▼

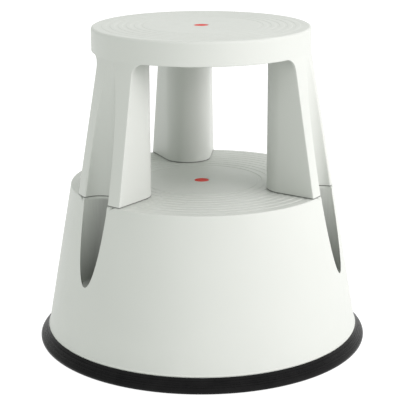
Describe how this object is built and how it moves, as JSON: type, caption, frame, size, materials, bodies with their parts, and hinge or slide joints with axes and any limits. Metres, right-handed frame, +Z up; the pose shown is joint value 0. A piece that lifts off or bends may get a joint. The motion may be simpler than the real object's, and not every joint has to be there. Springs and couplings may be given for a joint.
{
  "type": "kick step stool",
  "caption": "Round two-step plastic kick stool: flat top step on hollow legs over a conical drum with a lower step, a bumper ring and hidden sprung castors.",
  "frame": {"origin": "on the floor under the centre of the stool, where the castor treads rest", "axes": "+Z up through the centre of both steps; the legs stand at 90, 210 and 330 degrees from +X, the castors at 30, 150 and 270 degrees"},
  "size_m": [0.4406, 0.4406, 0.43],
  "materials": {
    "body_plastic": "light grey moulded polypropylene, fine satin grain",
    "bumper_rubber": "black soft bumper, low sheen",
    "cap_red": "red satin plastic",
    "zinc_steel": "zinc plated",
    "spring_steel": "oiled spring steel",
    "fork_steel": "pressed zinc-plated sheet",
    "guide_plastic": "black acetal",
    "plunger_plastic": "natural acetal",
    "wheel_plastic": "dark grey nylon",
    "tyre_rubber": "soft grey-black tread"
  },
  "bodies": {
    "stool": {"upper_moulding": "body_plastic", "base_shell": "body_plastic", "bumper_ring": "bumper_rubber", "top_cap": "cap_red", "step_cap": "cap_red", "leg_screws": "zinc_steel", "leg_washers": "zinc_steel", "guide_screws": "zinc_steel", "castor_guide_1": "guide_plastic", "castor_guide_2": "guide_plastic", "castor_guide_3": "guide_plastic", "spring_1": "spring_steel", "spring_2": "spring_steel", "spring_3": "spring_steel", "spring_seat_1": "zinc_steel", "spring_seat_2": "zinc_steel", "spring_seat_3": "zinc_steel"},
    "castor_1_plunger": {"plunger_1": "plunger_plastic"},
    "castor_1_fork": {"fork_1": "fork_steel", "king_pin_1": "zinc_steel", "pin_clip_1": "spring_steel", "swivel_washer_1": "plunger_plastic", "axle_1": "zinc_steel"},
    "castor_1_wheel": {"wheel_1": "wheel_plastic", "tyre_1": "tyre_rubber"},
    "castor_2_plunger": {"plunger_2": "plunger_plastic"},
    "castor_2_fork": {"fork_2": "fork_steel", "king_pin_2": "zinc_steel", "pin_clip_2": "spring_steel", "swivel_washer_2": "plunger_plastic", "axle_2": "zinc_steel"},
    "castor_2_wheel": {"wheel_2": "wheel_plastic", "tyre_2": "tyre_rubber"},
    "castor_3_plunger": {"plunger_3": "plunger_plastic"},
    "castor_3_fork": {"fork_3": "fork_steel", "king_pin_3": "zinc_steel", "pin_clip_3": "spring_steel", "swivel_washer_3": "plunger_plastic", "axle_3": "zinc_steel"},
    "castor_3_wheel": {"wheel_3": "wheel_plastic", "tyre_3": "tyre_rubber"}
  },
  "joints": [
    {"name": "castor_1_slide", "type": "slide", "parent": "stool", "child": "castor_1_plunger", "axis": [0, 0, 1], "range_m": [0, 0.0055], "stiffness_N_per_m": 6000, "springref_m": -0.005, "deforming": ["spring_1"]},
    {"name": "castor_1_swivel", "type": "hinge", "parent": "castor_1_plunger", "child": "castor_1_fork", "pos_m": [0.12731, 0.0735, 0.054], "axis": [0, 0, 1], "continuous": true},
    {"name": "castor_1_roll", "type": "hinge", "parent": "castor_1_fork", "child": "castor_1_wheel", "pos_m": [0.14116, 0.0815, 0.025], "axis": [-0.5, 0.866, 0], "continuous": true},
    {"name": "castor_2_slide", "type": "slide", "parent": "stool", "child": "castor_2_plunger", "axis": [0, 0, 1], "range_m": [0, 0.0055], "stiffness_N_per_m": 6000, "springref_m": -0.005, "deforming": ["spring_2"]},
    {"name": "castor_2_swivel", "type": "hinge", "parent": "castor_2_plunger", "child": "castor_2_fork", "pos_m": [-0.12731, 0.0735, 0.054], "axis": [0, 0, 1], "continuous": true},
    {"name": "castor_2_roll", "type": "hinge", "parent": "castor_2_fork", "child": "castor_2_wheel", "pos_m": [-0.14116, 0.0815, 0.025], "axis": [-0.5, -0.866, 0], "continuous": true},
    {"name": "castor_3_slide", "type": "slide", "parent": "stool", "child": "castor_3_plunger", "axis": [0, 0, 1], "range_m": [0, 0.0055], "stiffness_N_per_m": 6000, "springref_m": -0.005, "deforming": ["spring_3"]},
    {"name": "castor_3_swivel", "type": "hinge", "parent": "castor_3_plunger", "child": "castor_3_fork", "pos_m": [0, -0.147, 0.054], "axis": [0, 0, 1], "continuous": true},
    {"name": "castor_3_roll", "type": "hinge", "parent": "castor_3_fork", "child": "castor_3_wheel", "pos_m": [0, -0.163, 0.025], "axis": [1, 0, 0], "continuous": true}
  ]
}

▲

▶ What you have to do
Copy all of the material word for word.

▶ Complete output
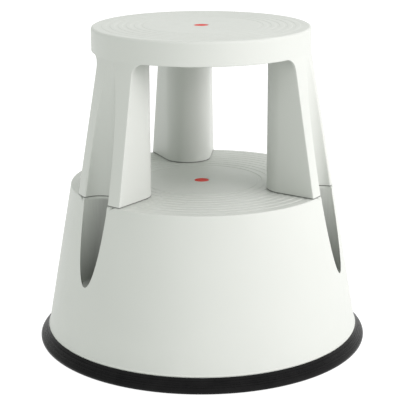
Describe how this object is built and how it moves, as JSON: type, caption, frame, size, materials, bodies with their parts, and hinge or slide joints with axes and any limits. Metres, right-handed frame, +Z up; the pose shown is joint value 0. A piece that lifts off or bends may get a joint. The motion may be simpler than the real object's, and not every joint has to be there. Springs and couplings may be given for a joint.
{
  "type": "kick step stool",
  "caption": "Round two-step plastic kick stool: flat top step on hollow legs over a conical drum with a lower step, a bumper ring and hidden sprung castors.",
  "frame": {"origin": "on the floor under the centre of the stool, where the castor treads rest", "axes": "+Z up through the centre of both steps; the legs stand at 90, 210 and 330 degrees from +X, the castors at 30, 150 and 270 degrees"},
  "size_m": [0.4406, 0.4406, 0.43],
  "materials": {
    "body_plastic": "light grey moulded polypropylene, fine satin grain",
    "bumper_rubber": "black soft bumper, low sheen",
    "cap_red": "red satin plastic",
    "zinc_steel": "zinc plated",
    "spring_steel": "oiled spring steel",
    "fork_steel": "pressed zinc-plated sheet",
    "guide_plastic": "black acetal",
    "plunger_plastic": "natural acetal",
    "wheel_plastic": "dark grey nylon",
    "tyre_rubber": "soft grey-black tread"
  },
  "bodies": {
    "stool": {"upper_moulding": "body_plastic", "base_shell": "body_plastic", "bumper_ring": "bumper_rubber", "top_cap": "cap_red", "step_cap": "cap_red", "leg_screws": "zinc_steel", "leg_washers": "zinc_steel", "guide_screws": "zinc_steel", "castor_guide_1": "guide_plastic", "castor_guide_2": "guide_plastic", "castor_guide_3": "guide_plastic", "spring_1": "spring_steel", "spring_2": "spring_steel", "spring_3": "spring_steel", "spring_seat_1": "zinc_steel", "spring_seat_2": "zinc_steel", "spring_seat_3": "zinc_steel"},
    "castor_1_plunger": {"plunger_1": "plunger_plastic"},
    "castor_1_fork": {"fork_1": "fork_steel", "king_pin_1": "zinc_steel", "pin_clip_1": "spring_steel", "swivel_washer_1": "plunger_plastic", "axle_1": "zinc_steel"},
    "castor_1_wheel": {"wheel_1": "wheel_plastic", "tyre_1": "tyre_rubber"},
    "castor_2_plunger": {"plunger_2": "plunger_plastic"},
    "castor_2_fork": {"fork_2": "fork_steel", "king_pin_2": "zinc_steel", "pin_clip_2": "spring_steel", "swivel_washer_2": "plunger_plastic", "axle_2": "zinc_steel"},
    "castor_2_wheel": {"wheel_2": "wheel_plastic", "tyre_2": "tyre_rubber"},
    "castor_3_plunger": {"plunger_3": "plunger_plastic"},
    "castor_3_fork": {"fork_3": "fork_steel", "king_pin_3": "zinc_steel", "pin_clip_3": "spring_steel", "swivel_washer_3": "plunger_plastic", "axle_3": "zinc_steel"},
    "castor_3_wheel": {"wheel_3": "wheel_plastic", "tyre_3": "tyre_rubber"}
  },
  "joints": [
    {"name": "castor_1_slide", "type": "slide", "parent": "stool", "child": "castor_1_plunger", "axis": [0, 0, 1], "range_m": [0, 0.0055], "stiffness_N_per_m": 6000, "springref_m": -0.005, "deforming": ["spring_1"]},
    {"name": "castor_1_swivel", "type": "hinge", "parent": "castor_1_plunger", "child": "castor_1_fork", "pos_m": [0.12731, 0.0735, 0.054], "axis": [0, 0, 1], "continuous": true},
    {"name": "castor_1_roll", "type": "hinge", "parent": "castor_1_fork", "child": "castor_1_wheel", "pos_m": [0.14116, 0.0815, 0.025], "axis": [-0.5, 0.866, 0], "continuous": true},
    {"name": "castor_2_slide", "type": "slide", "parent": "stool", "child": "castor_2_plunger", "axis": [0, 0, 1], "range_m": [0, 0.0055], "stiffness_N_per_m": 6000, "springref_m": -0.005, "deforming": ["spring_2"]},
    {"name": "castor_2_swivel", "type": "hinge", "parent": "castor_2_plunger", "child": "castor_2_fork", "pos_m": [-0.12731, 0.0735, 0.054], "axis": [0, 0, 1], "continuous": true},
    {"name": "castor_2_roll", "type": "hinge", "parent": "castor_2_fork", "child": "castor_2_wheel", "pos_m": [-0.14116, 0.0815, 0.025], "axis": [-0.5, -0.866, 0], "continuous": true},
    {"name": "castor_3_slide", "type": "slide", "parent": "stool", "child": "castor_3_plunger", "axis": [0, 0, 1], "range_m": [0, 0.0055], "stiffness_N_per_m": 6000, "springref_m": -0.005, "deforming": ["spring_3"]},
    {"name": "castor_3_swivel", "type": "hinge", "parent": "castor_3_plunger", "child": "castor_3_fork", "pos_m": [0, -0.147, 0.054], "axis": [0, 0, 1], "continuous": true},
    {"name": "castor_3_roll", "type": "hinge", "parent": "castor_3_fork", "child": "castor_3_wheel", "pos_m": [0, -0.163, 0.025], "axis": [1, 0, 0], "continuous": true}
  ]
}